● What the task asks:
Whenever a line below holds the word "None", copy that line.

● Extracted information:
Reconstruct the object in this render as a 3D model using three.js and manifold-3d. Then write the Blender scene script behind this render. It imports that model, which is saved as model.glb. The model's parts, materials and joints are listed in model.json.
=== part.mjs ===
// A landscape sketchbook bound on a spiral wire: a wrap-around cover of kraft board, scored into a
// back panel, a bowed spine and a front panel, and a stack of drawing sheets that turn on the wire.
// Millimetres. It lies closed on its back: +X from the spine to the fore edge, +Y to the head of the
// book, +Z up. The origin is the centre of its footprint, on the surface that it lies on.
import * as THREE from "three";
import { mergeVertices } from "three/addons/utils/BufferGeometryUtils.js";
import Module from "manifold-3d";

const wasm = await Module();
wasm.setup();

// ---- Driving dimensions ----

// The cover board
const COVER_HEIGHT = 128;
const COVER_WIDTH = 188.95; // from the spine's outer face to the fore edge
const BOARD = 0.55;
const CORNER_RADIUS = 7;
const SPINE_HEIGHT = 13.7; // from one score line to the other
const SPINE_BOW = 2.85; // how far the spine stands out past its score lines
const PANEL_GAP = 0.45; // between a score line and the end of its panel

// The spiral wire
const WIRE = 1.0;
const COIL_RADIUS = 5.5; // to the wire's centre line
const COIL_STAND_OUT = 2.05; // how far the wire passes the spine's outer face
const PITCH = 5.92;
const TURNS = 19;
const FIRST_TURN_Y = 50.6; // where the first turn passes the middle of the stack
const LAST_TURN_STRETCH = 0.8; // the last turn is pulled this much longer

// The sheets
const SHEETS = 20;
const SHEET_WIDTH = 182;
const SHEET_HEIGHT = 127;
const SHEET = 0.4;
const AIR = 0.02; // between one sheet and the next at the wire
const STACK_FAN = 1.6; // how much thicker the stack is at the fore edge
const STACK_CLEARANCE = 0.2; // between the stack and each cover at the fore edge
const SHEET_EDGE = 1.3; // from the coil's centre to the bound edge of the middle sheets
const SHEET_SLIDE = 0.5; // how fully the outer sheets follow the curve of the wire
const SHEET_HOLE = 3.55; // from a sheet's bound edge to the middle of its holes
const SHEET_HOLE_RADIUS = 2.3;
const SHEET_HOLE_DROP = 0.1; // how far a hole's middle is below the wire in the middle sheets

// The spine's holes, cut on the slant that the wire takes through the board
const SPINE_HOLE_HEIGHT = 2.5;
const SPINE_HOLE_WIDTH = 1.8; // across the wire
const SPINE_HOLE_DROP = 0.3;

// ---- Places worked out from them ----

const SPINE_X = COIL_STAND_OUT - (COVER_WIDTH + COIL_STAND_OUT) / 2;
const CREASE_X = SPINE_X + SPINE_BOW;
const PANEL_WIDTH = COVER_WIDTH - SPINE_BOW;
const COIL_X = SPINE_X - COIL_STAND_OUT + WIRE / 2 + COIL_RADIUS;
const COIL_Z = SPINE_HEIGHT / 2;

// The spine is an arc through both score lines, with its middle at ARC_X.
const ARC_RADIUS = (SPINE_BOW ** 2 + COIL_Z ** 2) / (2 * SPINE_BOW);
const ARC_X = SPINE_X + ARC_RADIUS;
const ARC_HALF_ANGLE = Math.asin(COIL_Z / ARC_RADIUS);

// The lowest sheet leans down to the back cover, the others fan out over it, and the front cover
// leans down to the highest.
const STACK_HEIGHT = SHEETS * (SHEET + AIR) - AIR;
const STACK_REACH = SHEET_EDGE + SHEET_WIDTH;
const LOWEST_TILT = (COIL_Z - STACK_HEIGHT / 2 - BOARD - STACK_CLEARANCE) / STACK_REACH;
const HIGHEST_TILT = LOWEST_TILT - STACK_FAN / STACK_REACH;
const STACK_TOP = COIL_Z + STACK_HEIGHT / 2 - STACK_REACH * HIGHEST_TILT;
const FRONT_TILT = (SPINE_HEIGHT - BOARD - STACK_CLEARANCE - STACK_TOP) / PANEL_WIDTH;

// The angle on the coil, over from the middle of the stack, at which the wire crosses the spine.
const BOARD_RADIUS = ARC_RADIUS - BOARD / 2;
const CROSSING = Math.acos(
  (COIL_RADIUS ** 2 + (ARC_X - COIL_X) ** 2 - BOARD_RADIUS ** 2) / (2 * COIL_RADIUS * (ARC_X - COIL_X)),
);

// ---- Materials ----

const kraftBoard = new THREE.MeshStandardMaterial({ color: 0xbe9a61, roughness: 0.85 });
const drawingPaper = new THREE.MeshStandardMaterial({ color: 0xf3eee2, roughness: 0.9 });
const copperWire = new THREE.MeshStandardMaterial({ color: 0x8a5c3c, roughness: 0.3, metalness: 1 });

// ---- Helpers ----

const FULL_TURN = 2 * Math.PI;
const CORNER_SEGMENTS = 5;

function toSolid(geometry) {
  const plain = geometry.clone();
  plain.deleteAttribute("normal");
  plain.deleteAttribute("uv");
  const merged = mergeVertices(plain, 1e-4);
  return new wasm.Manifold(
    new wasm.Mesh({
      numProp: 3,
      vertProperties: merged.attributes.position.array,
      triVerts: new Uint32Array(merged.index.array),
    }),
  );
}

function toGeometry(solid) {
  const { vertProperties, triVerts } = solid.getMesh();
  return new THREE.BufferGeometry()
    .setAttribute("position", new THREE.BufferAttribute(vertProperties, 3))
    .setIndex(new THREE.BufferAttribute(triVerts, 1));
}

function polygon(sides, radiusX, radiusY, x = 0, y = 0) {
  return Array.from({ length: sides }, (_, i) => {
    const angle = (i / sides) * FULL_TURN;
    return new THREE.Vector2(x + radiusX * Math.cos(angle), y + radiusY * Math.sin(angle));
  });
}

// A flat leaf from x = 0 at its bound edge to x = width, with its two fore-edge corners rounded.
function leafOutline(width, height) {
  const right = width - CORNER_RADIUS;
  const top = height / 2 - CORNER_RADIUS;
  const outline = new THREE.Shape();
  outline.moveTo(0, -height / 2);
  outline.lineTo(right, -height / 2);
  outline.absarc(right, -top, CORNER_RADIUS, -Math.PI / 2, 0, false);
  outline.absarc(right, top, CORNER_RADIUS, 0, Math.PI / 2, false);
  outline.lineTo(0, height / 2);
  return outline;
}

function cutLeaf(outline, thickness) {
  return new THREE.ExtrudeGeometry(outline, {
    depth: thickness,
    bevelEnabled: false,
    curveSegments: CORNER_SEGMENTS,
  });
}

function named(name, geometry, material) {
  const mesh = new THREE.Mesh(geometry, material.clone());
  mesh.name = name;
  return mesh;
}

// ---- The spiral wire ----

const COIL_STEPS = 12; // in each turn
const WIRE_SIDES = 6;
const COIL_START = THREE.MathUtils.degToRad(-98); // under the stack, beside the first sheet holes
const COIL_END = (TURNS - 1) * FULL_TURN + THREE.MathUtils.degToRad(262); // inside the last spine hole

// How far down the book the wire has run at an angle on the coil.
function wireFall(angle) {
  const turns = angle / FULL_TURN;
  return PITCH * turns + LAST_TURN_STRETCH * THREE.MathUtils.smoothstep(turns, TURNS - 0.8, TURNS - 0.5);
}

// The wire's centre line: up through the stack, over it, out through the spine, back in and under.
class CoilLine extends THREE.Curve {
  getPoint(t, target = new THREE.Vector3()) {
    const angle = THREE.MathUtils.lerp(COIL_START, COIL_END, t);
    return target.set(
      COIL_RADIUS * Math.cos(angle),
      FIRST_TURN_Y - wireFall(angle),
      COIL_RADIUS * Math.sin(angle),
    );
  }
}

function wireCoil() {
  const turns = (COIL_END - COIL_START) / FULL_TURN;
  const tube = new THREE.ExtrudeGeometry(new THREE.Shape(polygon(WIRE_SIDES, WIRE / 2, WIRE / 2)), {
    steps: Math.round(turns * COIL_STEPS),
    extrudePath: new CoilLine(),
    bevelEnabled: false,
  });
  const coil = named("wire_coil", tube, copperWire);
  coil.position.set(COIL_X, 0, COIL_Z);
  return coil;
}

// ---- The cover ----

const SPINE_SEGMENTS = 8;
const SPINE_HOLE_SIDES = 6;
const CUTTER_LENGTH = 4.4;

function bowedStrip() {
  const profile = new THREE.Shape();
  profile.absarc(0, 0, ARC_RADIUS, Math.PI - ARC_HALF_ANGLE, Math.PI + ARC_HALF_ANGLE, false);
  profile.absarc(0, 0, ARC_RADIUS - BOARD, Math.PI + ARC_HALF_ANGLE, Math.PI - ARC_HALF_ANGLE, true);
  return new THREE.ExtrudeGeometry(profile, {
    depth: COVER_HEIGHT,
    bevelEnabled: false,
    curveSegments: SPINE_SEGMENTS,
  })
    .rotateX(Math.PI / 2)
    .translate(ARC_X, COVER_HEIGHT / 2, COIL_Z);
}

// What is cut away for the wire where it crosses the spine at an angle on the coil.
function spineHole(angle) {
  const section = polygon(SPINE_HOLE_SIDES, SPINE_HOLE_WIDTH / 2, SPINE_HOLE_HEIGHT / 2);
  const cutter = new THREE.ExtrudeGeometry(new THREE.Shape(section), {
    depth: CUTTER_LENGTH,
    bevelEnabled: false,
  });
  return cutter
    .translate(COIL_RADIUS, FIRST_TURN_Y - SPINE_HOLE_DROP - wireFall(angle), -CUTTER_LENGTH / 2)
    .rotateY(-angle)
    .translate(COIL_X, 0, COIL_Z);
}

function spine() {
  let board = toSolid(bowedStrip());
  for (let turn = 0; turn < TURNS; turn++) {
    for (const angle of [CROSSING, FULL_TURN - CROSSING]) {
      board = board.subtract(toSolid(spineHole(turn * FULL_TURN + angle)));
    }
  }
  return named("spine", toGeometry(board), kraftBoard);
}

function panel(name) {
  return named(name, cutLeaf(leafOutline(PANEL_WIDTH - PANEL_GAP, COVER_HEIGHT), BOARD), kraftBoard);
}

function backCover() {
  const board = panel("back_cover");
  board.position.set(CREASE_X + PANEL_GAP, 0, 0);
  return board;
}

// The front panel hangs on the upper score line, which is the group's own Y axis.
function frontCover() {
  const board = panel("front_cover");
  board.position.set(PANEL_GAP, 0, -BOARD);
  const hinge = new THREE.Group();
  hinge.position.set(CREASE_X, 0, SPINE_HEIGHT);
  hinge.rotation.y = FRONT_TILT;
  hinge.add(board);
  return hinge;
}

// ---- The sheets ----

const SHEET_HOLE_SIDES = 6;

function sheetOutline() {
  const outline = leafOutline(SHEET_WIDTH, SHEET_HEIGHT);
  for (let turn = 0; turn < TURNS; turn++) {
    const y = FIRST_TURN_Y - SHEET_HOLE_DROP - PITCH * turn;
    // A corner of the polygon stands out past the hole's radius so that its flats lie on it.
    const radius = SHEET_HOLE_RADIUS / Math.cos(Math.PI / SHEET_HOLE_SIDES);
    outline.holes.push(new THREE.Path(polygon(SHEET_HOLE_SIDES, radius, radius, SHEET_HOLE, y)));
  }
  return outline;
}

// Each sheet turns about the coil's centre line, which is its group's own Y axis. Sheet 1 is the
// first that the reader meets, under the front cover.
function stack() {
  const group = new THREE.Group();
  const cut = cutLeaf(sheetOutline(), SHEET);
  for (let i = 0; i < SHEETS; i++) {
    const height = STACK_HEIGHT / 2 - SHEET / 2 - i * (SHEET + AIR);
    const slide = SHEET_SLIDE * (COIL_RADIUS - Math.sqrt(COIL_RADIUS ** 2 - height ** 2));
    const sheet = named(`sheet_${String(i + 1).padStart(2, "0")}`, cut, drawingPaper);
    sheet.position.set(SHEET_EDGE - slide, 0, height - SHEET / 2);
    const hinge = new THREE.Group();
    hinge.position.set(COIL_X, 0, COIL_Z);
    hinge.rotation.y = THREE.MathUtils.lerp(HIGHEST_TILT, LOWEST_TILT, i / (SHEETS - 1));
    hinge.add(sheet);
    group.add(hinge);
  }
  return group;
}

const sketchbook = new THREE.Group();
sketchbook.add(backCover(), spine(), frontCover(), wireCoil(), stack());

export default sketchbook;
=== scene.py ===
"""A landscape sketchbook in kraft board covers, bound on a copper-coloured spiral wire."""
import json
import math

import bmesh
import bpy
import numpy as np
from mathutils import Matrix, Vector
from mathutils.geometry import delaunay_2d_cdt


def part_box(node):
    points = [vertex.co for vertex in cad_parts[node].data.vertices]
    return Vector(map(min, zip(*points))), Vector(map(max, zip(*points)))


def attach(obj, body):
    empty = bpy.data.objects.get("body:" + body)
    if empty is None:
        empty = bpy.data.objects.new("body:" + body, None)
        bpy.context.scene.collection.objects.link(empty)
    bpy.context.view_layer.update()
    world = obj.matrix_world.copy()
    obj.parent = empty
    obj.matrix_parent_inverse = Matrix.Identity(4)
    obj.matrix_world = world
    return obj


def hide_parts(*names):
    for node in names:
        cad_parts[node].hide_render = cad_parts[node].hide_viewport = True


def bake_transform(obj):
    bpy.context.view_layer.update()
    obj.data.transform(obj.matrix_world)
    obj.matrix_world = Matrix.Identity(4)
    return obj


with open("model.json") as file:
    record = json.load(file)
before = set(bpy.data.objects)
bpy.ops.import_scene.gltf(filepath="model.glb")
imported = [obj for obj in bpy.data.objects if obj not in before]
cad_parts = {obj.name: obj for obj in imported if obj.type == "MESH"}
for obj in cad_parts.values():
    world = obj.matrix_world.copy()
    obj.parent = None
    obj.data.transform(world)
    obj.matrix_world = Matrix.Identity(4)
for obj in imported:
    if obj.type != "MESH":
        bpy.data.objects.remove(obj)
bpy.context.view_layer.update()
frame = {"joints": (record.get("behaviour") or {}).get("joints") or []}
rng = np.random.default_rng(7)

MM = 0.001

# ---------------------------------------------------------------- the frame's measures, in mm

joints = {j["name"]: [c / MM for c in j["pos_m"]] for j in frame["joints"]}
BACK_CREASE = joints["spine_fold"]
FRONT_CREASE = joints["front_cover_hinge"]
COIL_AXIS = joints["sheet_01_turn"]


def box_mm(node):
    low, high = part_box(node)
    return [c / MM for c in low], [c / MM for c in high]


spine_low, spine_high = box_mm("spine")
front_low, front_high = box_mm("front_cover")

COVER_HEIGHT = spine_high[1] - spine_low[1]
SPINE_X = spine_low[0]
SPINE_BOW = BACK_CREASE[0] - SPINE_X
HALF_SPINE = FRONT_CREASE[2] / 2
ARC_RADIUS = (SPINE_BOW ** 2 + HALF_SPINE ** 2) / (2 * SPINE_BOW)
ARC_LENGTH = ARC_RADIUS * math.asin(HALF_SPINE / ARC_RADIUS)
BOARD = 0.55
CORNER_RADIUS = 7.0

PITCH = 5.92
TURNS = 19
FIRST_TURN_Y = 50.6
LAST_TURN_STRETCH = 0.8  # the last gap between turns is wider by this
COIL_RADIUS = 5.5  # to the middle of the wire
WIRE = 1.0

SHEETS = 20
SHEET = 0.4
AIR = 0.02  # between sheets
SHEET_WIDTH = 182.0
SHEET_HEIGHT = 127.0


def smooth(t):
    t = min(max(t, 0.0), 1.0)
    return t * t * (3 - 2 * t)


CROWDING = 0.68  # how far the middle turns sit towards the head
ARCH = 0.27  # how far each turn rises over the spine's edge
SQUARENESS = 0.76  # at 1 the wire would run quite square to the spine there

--

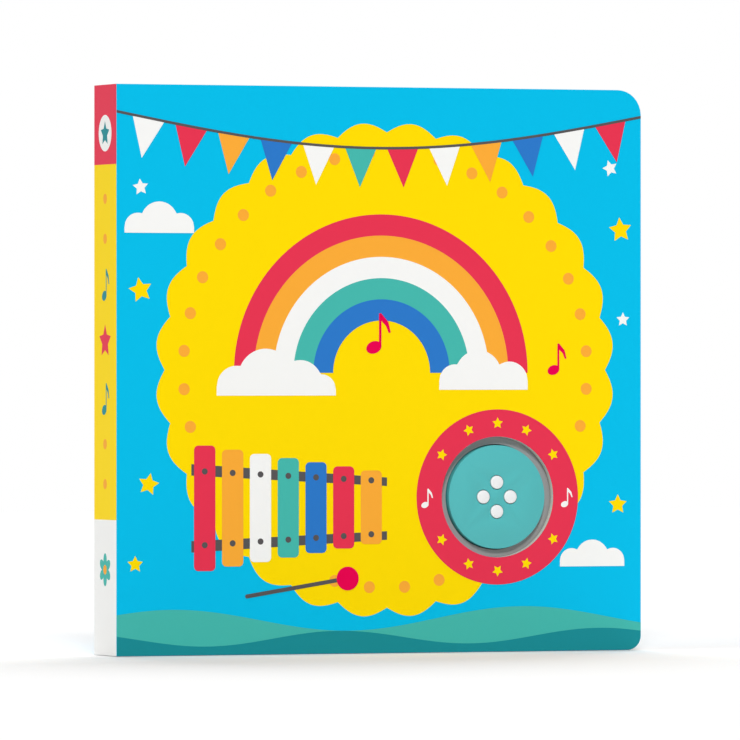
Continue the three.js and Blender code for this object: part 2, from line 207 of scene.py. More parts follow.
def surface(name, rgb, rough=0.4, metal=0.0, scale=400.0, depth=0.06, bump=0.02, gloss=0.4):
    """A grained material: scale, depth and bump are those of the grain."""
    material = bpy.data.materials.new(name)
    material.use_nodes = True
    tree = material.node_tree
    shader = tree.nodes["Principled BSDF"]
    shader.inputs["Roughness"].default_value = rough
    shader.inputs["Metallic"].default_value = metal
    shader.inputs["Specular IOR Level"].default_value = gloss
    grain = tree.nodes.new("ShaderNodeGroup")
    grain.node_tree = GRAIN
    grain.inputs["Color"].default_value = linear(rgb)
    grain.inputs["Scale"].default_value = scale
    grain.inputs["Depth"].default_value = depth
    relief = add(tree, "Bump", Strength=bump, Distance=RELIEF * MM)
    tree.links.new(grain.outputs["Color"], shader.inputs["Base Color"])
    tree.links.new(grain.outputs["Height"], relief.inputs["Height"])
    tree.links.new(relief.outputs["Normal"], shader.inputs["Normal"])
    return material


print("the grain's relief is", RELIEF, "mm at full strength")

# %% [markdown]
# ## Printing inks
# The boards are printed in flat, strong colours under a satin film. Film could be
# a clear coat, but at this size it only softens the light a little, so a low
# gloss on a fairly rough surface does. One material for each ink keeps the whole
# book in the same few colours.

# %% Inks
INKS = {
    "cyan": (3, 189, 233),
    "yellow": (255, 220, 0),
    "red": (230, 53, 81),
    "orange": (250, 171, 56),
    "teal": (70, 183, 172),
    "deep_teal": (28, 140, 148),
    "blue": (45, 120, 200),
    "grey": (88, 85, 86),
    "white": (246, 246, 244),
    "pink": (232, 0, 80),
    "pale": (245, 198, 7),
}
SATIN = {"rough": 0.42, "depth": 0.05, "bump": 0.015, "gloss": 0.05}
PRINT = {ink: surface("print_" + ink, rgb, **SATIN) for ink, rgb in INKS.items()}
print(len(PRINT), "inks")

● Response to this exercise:
    if empty is None:
        empty = bpy.data.objects.new("body:" + body, None)
    obj.parent = None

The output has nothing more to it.